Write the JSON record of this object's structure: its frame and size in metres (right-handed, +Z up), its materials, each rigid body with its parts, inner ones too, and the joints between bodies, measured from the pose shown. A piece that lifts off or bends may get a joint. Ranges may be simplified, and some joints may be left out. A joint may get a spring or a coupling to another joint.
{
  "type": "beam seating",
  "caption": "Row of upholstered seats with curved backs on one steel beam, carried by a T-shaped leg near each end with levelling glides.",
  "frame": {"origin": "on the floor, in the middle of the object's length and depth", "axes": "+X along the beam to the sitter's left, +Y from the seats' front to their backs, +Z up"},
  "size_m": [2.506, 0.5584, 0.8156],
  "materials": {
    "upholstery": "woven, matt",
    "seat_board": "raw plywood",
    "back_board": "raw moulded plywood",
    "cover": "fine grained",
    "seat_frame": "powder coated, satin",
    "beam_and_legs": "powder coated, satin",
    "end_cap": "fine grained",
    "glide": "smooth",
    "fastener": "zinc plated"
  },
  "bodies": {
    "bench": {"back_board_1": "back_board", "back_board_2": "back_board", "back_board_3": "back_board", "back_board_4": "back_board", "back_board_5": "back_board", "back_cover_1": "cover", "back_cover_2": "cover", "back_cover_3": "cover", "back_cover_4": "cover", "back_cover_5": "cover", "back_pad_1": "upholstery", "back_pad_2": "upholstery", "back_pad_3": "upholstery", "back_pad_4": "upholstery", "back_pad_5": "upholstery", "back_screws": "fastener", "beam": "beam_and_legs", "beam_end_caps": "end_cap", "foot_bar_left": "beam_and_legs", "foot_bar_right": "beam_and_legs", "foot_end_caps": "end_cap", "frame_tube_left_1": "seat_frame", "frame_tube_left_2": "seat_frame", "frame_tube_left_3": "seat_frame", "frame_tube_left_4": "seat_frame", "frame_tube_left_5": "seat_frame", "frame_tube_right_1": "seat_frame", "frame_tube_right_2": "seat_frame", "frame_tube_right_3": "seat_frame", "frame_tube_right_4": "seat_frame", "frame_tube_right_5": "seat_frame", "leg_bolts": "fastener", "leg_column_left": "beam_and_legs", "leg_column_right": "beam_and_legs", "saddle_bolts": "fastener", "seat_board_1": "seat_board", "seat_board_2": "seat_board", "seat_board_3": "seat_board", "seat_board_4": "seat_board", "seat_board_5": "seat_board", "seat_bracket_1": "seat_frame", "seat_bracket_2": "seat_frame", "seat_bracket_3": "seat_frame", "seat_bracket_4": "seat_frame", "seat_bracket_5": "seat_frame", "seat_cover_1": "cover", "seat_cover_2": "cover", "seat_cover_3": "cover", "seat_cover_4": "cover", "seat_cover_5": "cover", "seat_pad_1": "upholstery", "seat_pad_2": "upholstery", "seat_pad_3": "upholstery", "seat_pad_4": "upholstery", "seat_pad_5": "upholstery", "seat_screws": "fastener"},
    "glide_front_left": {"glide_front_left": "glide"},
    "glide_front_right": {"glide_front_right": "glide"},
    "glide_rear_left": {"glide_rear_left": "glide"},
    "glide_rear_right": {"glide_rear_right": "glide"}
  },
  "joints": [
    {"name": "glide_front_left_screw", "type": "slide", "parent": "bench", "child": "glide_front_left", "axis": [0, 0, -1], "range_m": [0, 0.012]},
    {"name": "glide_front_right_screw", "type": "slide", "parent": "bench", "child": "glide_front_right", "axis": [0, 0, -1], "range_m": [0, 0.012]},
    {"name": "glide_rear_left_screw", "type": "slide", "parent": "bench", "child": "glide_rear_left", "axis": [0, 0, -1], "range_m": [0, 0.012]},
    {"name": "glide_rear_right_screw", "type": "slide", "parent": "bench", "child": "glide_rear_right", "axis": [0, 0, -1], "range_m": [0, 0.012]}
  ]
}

----------

Give back each line above precisely as it stands.

Write the JSON record of this object's structure: its frame and size in metres (right-handed, +Z up), its materials, each rigid body with its parts, inner ones too, and the joints between bodies, measured from the pose shown. A piece that lifts off or bends may get a joint. Ranges may be simplified, and some joints may be left out. A joint may get a spring or a coupling to another joint.
{
  "type": "beam seating",
  "caption": "Row of upholstered seats with curved backs on one steel beam, carried by a T-shaped leg near each end with levelling glides.",
  "frame": {"origin": "on the floor, in the middle of the object's length and depth", "axes": "+X along the beam to the sitter's left, +Y from the seats' front to their backs, +Z up"},
  "size_m": [2.506, 0.5584, 0.8156],
  "materials": {
    "upholstery": "woven, matt",
    "seat_board": "raw plywood",
    "back_board": "raw moulded plywood",
    "cover": "fine grained",
    "seat_frame": "powder coated, satin",
    "beam_and_legs": "powder coated, satin",
    "end_cap": "fine grained",
    "glide": "smooth",
    "fastener": "zinc plated"
  },
  "bodies": {
    "bench": {"back_board_1": "back_board", "back_board_2": "back_board", "back_board_3": "back_board", "back_board_4": "back_board", "back_board_5": "back_board", "back_cover_1": "cover", "back_cover_2": "cover", "back_cover_3": "cover", "back_cover_4": "cover", "back_cover_5": "cover", "back_pad_1": "upholstery", "back_pad_2": "upholstery", "back_pad_3": "upholstery", "back_pad_4": "upholstery", "back_pad_5": "upholstery", "back_screws": "fastener", "beam": "beam_and_legs", "beam_end_caps": "end_cap", "foot_bar_left": "beam_and_legs", "foot_bar_right": "beam_and_legs", "foot_end_caps": "end_cap", "frame_tube_left_1": "seat_frame", "frame_tube_left_2": "seat_frame", "frame_tube_left_3": "seat_frame", "frame_tube_left_4": "seat_frame", "frame_tube_left_5": "seat_frame", "frame_tube_right_1": "seat_frame", "frame_tube_right_2": "seat_frame", "frame_tube_right_3": "seat_frame", "frame_tube_right_4": "seat_frame", "frame_tube_right_5": "seat_frame", "leg_bolts": "fastener", "leg_column_left": "beam_and_legs", "leg_column_right": "beam_and_legs", "saddle_bolts": "fastener", "seat_board_1": "seat_board", "seat_board_2": "seat_board", "seat_board_3": "seat_board", "seat_board_4": "seat_board", "seat_board_5": "seat_board", "seat_bracket_1": "seat_frame", "seat_bracket_2": "seat_frame", "seat_bracket_3": "seat_frame", "seat_bracket_4": "seat_frame", "seat_bracket_5": "seat_frame", "seat_cover_1": "cover", "seat_cover_2": "cover", "seat_cover_3": "cover", "seat_cover_4": "cover", "seat_cover_5": "cover", "seat_pad_1": "upholstery", "seat_pad_2": "upholstery", "seat_pad_3": "upholstery", "seat_pad_4": "upholstery", "seat_pad_5": "upholstery", "seat_screws": "fastener"},
    "glide_front_left": {"glide_front_left": "glide"},
    "glide_front_right": {"glide_front_right": "glide"},
    "glide_rear_left": {"glide_rear_left": "glide"},
    "glide_rear_right": {"glide_rear_right": "glide"}
  },
  "joints": [
    {"name": "glide_front_left_screw", "type": "slide", "parent": "bench", "child": "glide_front_left", "axis": [0, 0, -1], "range_m": [0, 0.012]},
    {"name": "glide_front_right_screw", "type": "slide", "parent": "bench", "child": "glide_front_right", "axis": [0, 0, -1], "range_m": [0, 0.012]},
    {"name": "glide_rear_left_screw", "type": "slide", "parent": "bench", "child": "glide_rear_left", "axis": [0, 0, -1], "range_m": [0, 0.012]},
    {"name": "glide_rear_right_screw", "type": "slide", "parent": "bench", "child": "glide_rear_right", "axis": [0, 0, -1], "range_m": [0, 0.012]}
  ]
}